● RAW DATA
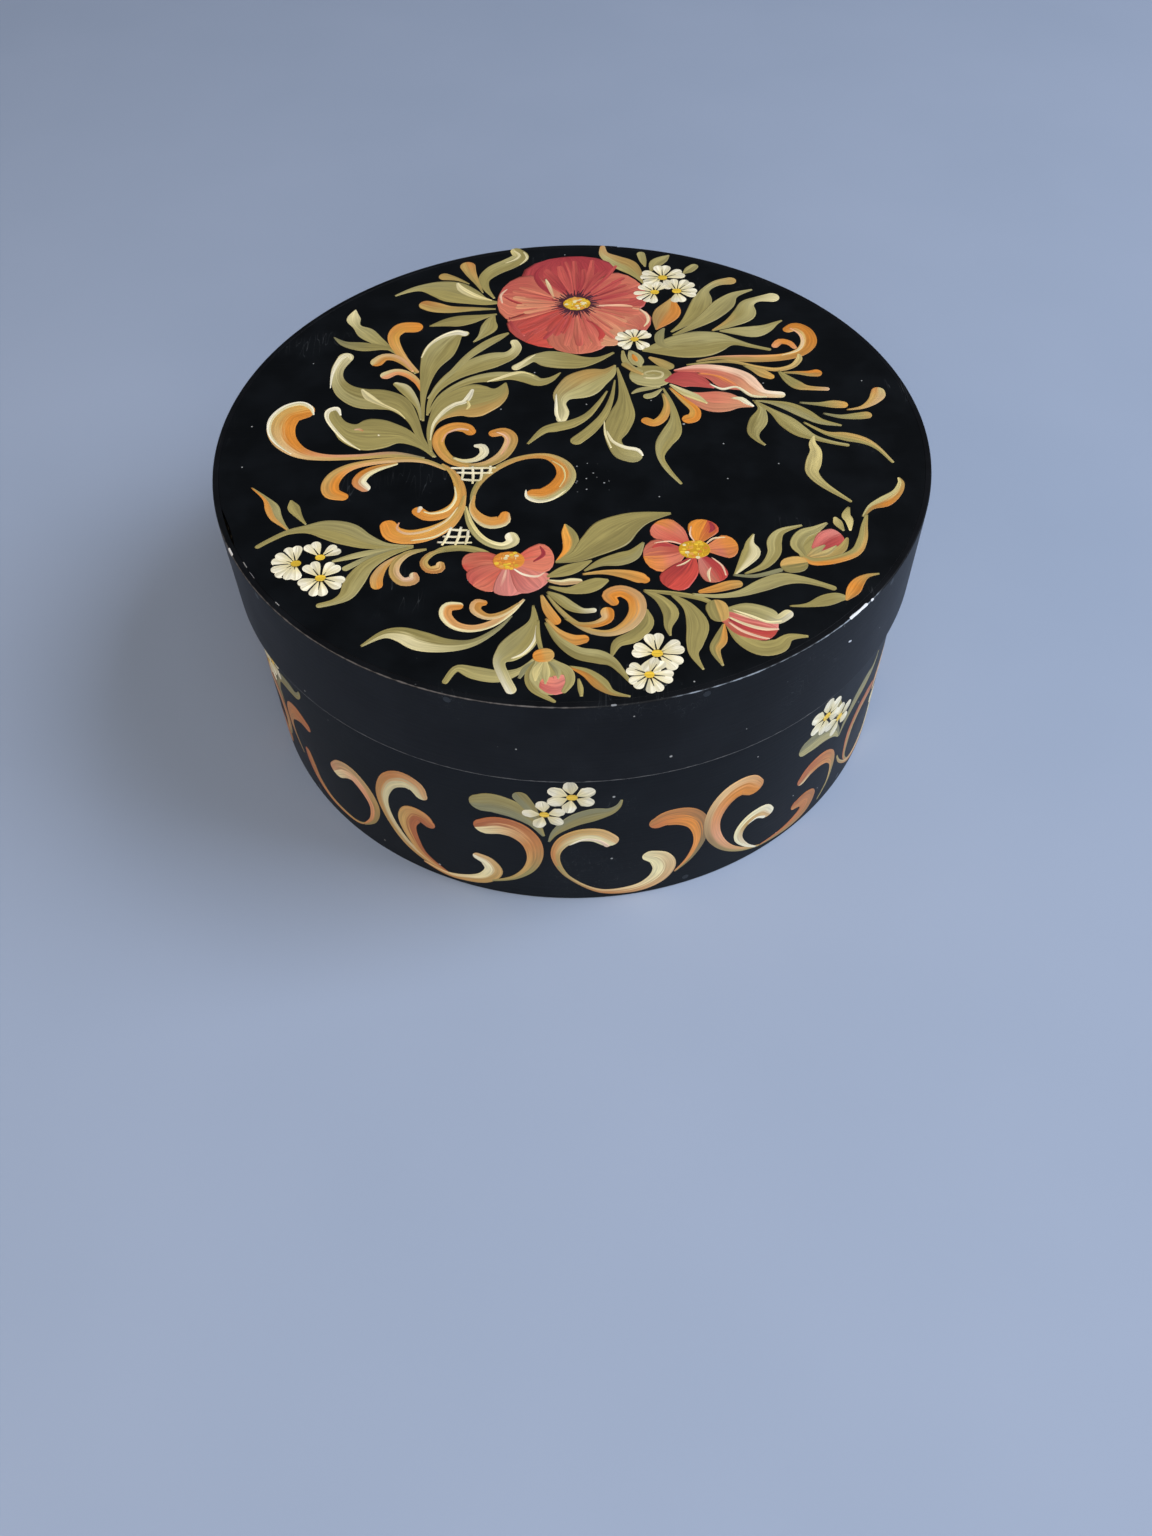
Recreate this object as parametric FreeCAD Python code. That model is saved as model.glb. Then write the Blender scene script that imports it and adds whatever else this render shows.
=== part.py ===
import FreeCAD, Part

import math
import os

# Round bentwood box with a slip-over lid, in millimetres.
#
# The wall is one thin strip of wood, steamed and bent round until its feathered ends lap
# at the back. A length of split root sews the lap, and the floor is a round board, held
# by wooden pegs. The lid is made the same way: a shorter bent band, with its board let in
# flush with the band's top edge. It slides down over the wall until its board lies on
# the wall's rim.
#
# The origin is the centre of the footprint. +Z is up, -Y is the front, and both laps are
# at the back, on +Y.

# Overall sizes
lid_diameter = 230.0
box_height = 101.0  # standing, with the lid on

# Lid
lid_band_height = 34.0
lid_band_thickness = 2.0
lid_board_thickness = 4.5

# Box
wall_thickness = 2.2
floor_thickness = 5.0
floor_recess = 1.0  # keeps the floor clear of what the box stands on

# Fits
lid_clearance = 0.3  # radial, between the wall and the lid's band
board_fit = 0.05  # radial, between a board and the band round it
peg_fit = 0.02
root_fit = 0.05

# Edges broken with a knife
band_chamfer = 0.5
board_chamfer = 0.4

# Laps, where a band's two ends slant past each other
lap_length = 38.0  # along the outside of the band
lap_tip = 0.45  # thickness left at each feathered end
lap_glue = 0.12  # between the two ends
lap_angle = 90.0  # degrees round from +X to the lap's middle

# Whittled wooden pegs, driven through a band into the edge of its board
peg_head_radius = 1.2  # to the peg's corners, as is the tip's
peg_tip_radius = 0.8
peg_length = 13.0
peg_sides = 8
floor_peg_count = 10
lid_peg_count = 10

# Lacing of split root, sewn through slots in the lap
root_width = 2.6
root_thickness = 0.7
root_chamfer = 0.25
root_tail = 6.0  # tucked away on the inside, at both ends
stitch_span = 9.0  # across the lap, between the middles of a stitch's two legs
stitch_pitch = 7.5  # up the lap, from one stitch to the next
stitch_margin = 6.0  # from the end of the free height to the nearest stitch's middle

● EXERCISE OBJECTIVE
All of the data needs to be printed once more, exactly.

● REPLY TO THE TASK
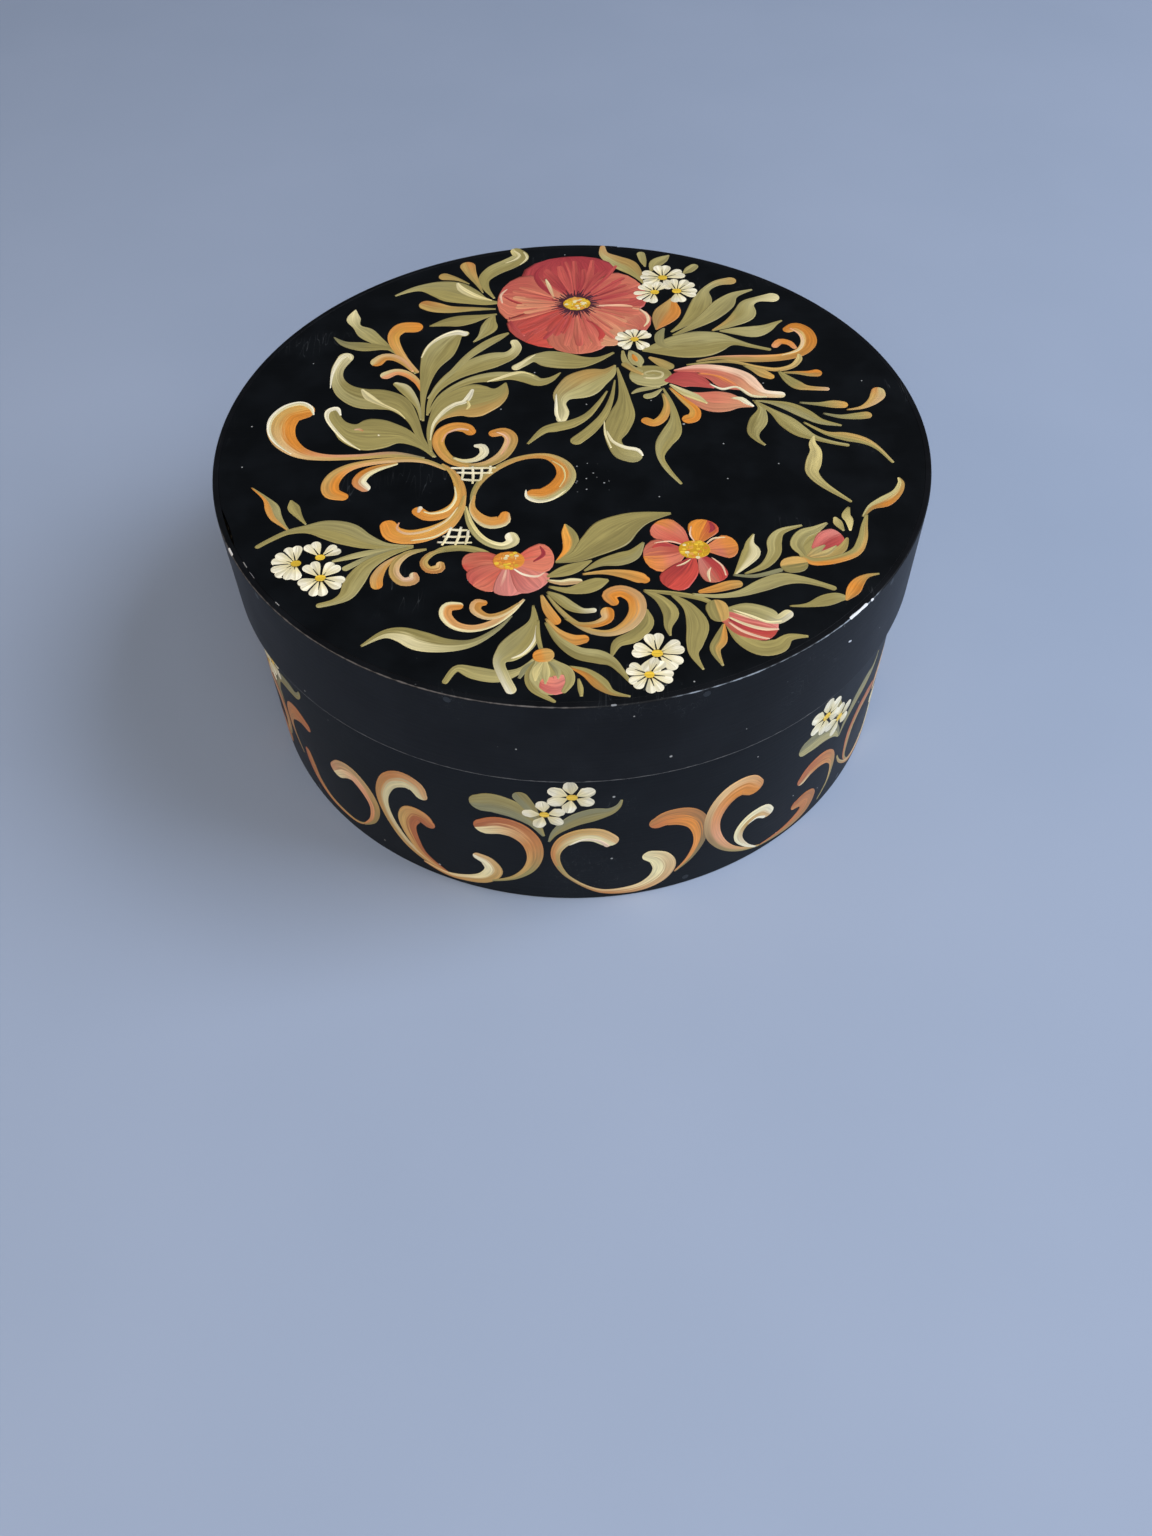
Recreate this object as parametric FreeCAD Python code. That model is saved as model.glb. Then write the Blender scene script that imports it and adds whatever else this render shows.
=== part.py ===
import FreeCAD, Part

import math
import os

# Round bentwood box with a slip-over lid, in millimetres.
#
# The wall is one thin strip of wood, steamed and bent round until its feathered ends lap
# at the back. A length of split root sews the lap, and the floor is a round board, held
# by wooden pegs. The lid is made the same way: a shorter bent band, with its board let in
# flush with the band's top edge. It slides down over the wall until its board lies on
# the wall's rim.
#
# The origin is the centre of the footprint. +Z is up, -Y is the front, and both laps are
# at the back, on +Y.

# Overall sizes
lid_diameter = 230.0
box_height = 101.0  # standing, with the lid on

# Lid
lid_band_height = 34.0
lid_band_thickness = 2.0
lid_board_thickness = 4.5

# Box
wall_thickness = 2.2
floor_thickness = 5.0
floor_recess = 1.0  # keeps the floor clear of what the box stands on

# Fits
lid_clearance = 0.3  # radial, between the wall and the lid's band
board_fit = 0.05  # radial, between a board and the band round it
peg_fit = 0.02
root_fit = 0.05

# Edges broken with a knife
band_chamfer = 0.5
board_chamfer = 0.4

# Laps, where a band's two ends slant past each other
lap_length = 38.0  # along the outside of the band
lap_tip = 0.45  # thickness left at each feathered end
lap_glue = 0.12  # between the two ends
lap_angle = 90.0  # degrees round from +X to the lap's middle

# Whittled wooden pegs, driven through a band into the edge of its board
peg_head_radius = 1.2  # to the peg's corners, as is the tip's
peg_tip_radius = 0.8
peg_length = 13.0
peg_sides = 8
floor_peg_count = 10
lid_peg_count = 10

# Lacing of split root, sewn through slots in the lap
root_width = 2.6
root_thickness = 0.7
root_chamfer = 0.25
root_tail = 6.0  # tucked away on the inside, at both ends
stitch_span = 9.0  # across the lap, between the middles of a stitch's two legs
stitch_pitch = 7.5  # up the lap, from one stitch to the next
stitch_margin = 6.0  # from the end of the free height to the nearest stitch's middle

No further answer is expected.